People Still Won’t Stop Kissing Chickens, Even Though It’s Making Them Sick
The CDC is once again asking...
COVID-19 has proved that convincing people to follow sensible health advice isn’t always easy. And if you’re hoping more people will put on masks, here’s a bad precedent: Back in 2017, after salmonella outbreaks were traced to backyard chickens, the CDC issued a warning advising people to “not snuggle or kiss the birds, touch your mouth, or eat or drink around live poultry.” Now, in 2020, after salmonella outbreaks have once again been traced to backyard chickens, the CDC has issued a new warning advising people—you guessed it—“Don’t kiss backyard poultry or snuggle them and then touch your face or mouth.”
Yup, health officials can’t even convince people to stop kissing chickens.

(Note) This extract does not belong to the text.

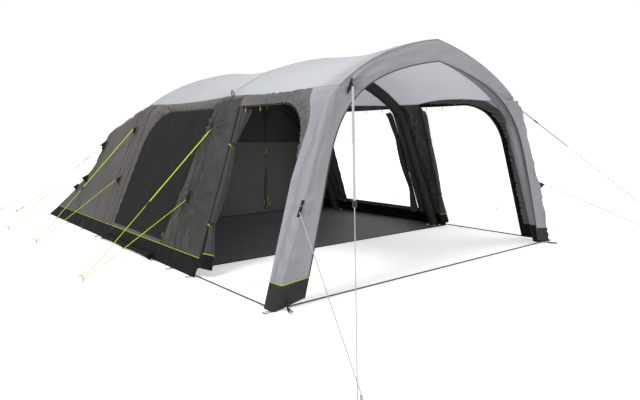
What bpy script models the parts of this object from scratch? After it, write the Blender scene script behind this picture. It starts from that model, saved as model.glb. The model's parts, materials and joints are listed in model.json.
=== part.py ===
"""Inflatable family tent: four air arches, an open front canopy, a living bay and a sleeping area.

Units are metres and +Z is up. The canopy faces -Y and the rear wall is at +Y. The origin lies on the ground
in the middle of the footprint. Cloth is drawn as closed panels of one thickness, cut along the real seams, with a
hair gap where two panels are sewn together. Places along the tent are setbacks from its front edge.
"""
import math

import bmesh
import bpy
import numpy as np
from mathutils import Vector
from mathutils.bvhtree import BVHTree

# Footprint and outline of the arches
LENGTH = 6.17
FOOT_HALF_WIDTH = 1.96
APEX_HEIGHT = 2.10
SHOULDER_HEIGHT = 1.49
EAVE_RISE = 0.13
EAVE_HEIGHT = SHOULDER_HEIGHT + EAVE_RISE
WALL_LEAN_SHARE = 0.40
SHOULDER_HANDLE_SHARE = 0.055
RIDGE_HANDLE_SHARE = 0.66
RIDGE_SLOPE_SHARE = 0.15
REAR_SHOULDER_DROP = 0.27
REAR_SHOULDER_HEIGHT = SHOULDER_HEIGHT - REAR_SHOULDER_DROP
REAR_APEX_DROP = 0.38
REAR_APEX_HEIGHT = APEX_HEIGHT - REAR_APEX_DROP

# Setbacks of the arches from the front edge, and how far each apex lies behind its feet
FRONT_TUBE_SETBACK = 0.09
FRONT_LEAN = 0.17
FRONT_LEAN_POWER = 1.5
MIDDLE_SETBACK = 1.62
MIDDLE_LEAN = 0.14
SLEEPING_SETBACK = 3.66
SLEEPING_LEAN = 0.11
REAR_SETBACK = 4.97
REAR_LEAN = -0.46

# Cloth and seams
CLOTH = 0.004
SEAM_GAP = 0.0006
TOUCH_GAP = 0.0004
CANOPY_SAG = 0.045
LIVING_SAG = 0.055
SLEEPING_SAG = 0.045
EAVE_SAG_SHARE = 0.25
FLAT_WALL_SHARE = 0.45
LEFT_EAVE_DIP = 0.015
RIGHT_EAVE_DIP = -0.04

# Air tubes and their sleeves
SLEEVE_RADIUS = 0.066
SLEEVE_WALL = 0.003
SLEEVE_CLEARANCE = 0.0008
BLADDER_CLEARANCE = 0.0006
BLADDER_FOOT = 0.012
TUBE_SIDES = 10
LEG_STEPS = 3
ROOF_STEPS = 8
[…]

On May 20, the CDC first announced this new investigation of “a multistate outbreak of Salmonella Hadar infections linked to contact with backyard poultry.” At the time, 97 people had been infected across 28 states, with cases dating back to February and significantly increasing throughout March and April. This week, the CDC updated its investigation, noting that, now, 465 people had been infected across 42 states—including 86 hospitalizations and one death.
Though the CDC doesn’t appear to explicitly state that these new outbreaks are tied to the coronavirus, a correlation is certainly possible: Back in April, we ran a story on how people had been panic buying baby chicks as a way to create a self-sustaining source of eggs in their own backyard at a time when shelves were low, prices were up, and people were trying to minimize the time spent out of their house. But now, the potential downside of being a novice live poultry owner may be, shall we say, coming home to roost.
“Epidemiologic evidence shows that contact with backyard poultry (such as chicks and ducklings) is the likely source of these outbreaks,” the CDC writes. “In interviews with 226 ill people, 179 (79%) reported contact with chicks and ducklings. People reported obtaining chicks and ducklings from several sources, including agricultural stores, websites, and hatcheries.”
As a result, the CDC wants to remind everyone, “You can get sick with a Salmonella infection from touching backyard poultry or their environment. Backyard poultry can carry Salmonella bacteria even if they look healthy and clean and show no signs of illness.”
And the ways to prevent infections are even somewhat similar to the advice for avoiding the coronavirus. Always wash your hands after dealing with these birds, eggs, or their surroundings, using hand sanitizer if necessary. Be safe around poultry by doing things like changing shoes, not eating around the animals, and not letting them into your house. And, yes, practice a bit of “social distancing” from your chickens—at least when it comes to kissing or hugging them.
If you have backyard chickens or ducks, you can find more tips on raising them responsibly on the CDC website.